**TASK TO COMPLETE:**
Each line below should be reproduced without any alteration.

**AVAILABLE DATA:**
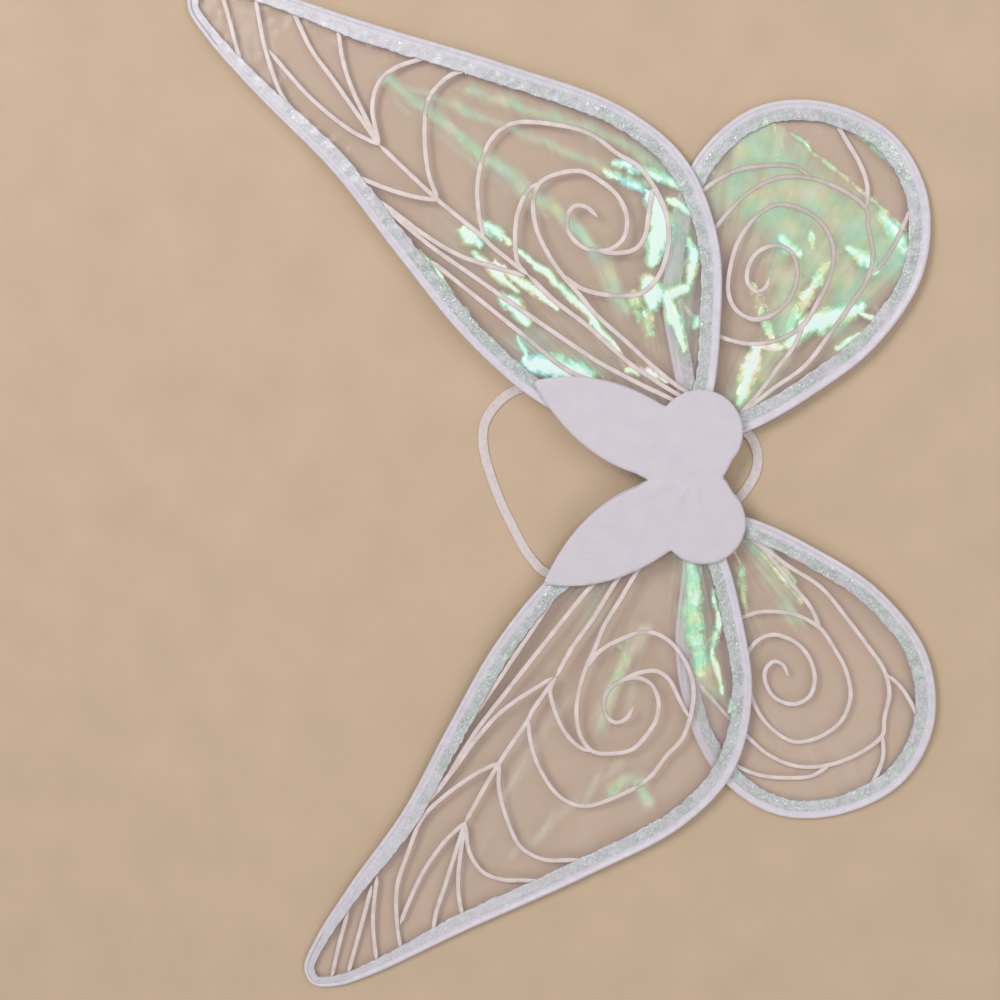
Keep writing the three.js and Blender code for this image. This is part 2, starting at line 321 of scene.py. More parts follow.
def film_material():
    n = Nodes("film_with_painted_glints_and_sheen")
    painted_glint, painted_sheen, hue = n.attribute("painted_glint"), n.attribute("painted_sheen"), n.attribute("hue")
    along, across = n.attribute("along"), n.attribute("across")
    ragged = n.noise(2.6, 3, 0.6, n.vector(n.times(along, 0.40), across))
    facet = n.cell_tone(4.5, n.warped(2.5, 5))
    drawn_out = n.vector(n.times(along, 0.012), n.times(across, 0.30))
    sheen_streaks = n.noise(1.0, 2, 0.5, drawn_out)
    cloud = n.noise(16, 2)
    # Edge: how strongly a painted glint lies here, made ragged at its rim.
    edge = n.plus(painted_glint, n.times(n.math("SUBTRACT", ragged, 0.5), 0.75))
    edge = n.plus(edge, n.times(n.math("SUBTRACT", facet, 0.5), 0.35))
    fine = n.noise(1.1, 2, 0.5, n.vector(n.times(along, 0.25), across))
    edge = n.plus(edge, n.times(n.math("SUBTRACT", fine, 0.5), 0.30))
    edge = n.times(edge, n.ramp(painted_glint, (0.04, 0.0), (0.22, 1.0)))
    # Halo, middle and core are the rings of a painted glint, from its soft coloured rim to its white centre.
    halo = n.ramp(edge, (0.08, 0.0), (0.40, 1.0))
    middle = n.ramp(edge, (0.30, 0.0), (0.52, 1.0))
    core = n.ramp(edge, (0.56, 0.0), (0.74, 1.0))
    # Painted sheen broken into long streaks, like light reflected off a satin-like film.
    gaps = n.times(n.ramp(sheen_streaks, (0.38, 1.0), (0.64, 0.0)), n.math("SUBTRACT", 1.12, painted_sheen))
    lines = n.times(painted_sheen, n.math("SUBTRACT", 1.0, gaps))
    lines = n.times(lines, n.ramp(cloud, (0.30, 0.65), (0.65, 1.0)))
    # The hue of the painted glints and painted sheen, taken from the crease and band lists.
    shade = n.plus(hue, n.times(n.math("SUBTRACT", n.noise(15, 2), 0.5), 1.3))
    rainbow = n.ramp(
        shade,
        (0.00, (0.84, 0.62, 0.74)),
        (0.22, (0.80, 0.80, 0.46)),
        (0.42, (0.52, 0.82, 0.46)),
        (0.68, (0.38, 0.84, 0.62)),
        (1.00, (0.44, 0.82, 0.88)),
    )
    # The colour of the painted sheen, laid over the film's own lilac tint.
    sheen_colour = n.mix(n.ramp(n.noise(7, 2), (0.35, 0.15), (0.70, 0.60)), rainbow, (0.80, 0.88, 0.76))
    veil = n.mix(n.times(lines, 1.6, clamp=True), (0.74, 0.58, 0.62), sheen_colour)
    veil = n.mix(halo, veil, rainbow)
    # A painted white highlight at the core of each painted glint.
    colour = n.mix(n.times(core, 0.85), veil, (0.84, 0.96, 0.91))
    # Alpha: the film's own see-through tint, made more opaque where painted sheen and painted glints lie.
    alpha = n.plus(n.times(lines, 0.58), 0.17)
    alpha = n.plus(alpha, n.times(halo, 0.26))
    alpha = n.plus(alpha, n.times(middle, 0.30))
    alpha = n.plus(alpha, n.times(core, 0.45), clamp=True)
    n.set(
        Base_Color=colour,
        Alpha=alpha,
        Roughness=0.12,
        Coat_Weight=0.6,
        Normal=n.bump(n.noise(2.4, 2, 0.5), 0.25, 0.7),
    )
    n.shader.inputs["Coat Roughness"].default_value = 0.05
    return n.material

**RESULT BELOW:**
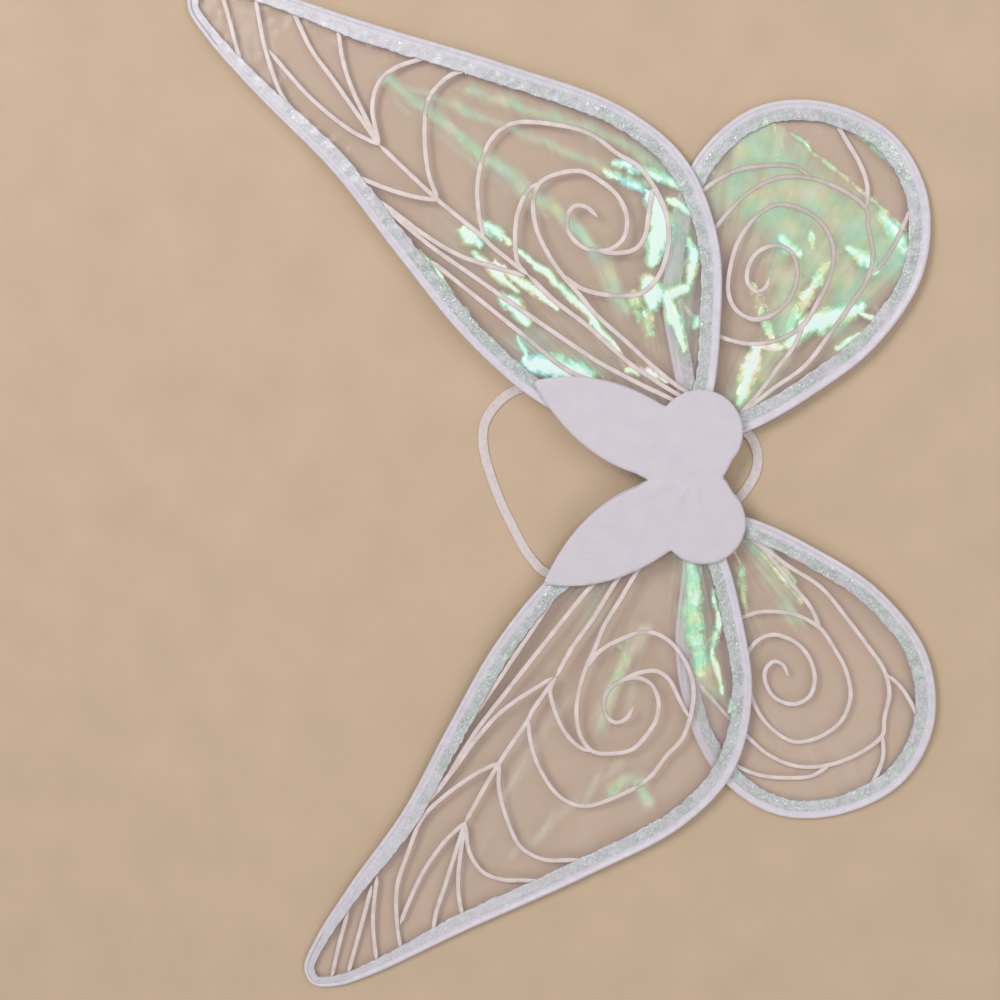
Keep writing the three.js and Blender code for this image. This is part 2, starting at line 321 of scene.py. More parts follow.
def film_material():
    n = Nodes("film_with_painted_glints_and_sheen")
    painted_glint, painted_sheen, hue = n.attribute("painted_glint"), n.attribute("painted_sheen"), n.attribute("hue")
    along, across = n.attribute("along"), n.attribute("across")
    ragged = n.noise(2.6, 3, 0.6, n.vector(n.times(along, 0.40), across))
    facet = n.cell_tone(4.5, n.warped(2.5, 5))
    drawn_out = n.vector(n.times(along, 0.012), n.times(across, 0.30))
    sheen_streaks = n.noise(1.0, 2, 0.5, drawn_out)
    cloud = n.noise(16, 2)
    # Edge: how strongly a painted glint lies here, made ragged at its rim.
    edge = n.plus(painted_glint, n.times(n.math("SUBTRACT", ragged, 0.5), 0.75))
    edge = n.plus(edge, n.times(n.math("SUBTRACT", facet, 0.5), 0.35))
    fine = n.noise(1.1, 2, 0.5, n.vector(n.times(along, 0.25), across))
    edge = n.plus(edge, n.times(n.math("SUBTRACT", fine, 0.5), 0.30))
    edge = n.times(edge, n.ramp(painted_glint, (0.04, 0.0), (0.22, 1.0)))
    # Halo, middle and core are the rings of a painted glint, from its soft coloured rim to its white centre.
    halo = n.ramp(edge, (0.08, 0.0), (0.40, 1.0))
    middle = n.ramp(edge, (0.30, 0.0), (0.52, 1.0))
    core = n.ramp(edge, (0.56, 0.0), (0.74, 1.0))
    # Painted sheen broken into long streaks, like light reflected off a satin-like film.
    gaps = n.times(n.ramp(sheen_streaks, (0.38, 1.0), (0.64, 0.0)), n.math("SUBTRACT", 1.12, painted_sheen))
    lines = n.times(painted_sheen, n.math("SUBTRACT", 1.0, gaps))
    lines = n.times(lines, n.ramp(cloud, (0.30, 0.65), (0.65, 1.0)))
    # The hue of the painted glints and painted sheen, taken from the crease and band lists.
    shade = n.plus(hue, n.times(n.math("SUBTRACT", n.noise(15, 2), 0.5), 1.3))
    rainbow = n.ramp(
        shade,
        (0.00, (0.84, 0.62, 0.74)),
        (0.22, (0.80, 0.80, 0.46)),
        (0.42, (0.52, 0.82, 0.46)),
        (0.68, (0.38, 0.84, 0.62)),
        (1.00, (0.44, 0.82, 0.88)),
    )
    # The colour of the painted sheen, laid over the film's own lilac tint.
    sheen_colour = n.mix(n.ramp(n.noise(7, 2), (0.35, 0.15), (0.70, 0.60)), rainbow, (0.80, 0.88, 0.76))
    veil = n.mix(n.times(lines, 1.6, clamp=True), (0.74, 0.58, 0.62), sheen_colour)
    veil = n.mix(halo, veil, rainbow)
    # A painted white highlight at the core of each painted glint.
    colour = n.mix(n.times(core, 0.85), veil, (0.84, 0.96, 0.91))
    # Alpha: the film's own see-through tint, made more opaque where painted sheen and painted glints lie.
    alpha = n.plus(n.times(lines, 0.58), 0.17)
    alpha = n.plus(alpha, n.times(halo, 0.26))
    alpha = n.plus(alpha, n.times(middle, 0.30))
    alpha = n.plus(alpha, n.times(core, 0.45), clamp=True)
    n.set(
        Base_Color=colour,
        Alpha=alpha,
        Roughness=0.12,
        Coat_Weight=0.6,
        Normal=n.bump(n.noise(2.4, 2, 0.5), 0.25, 0.7),
    )
    n.shader.inputs["Coat Roughness"].default_value = 0.05
    return n.material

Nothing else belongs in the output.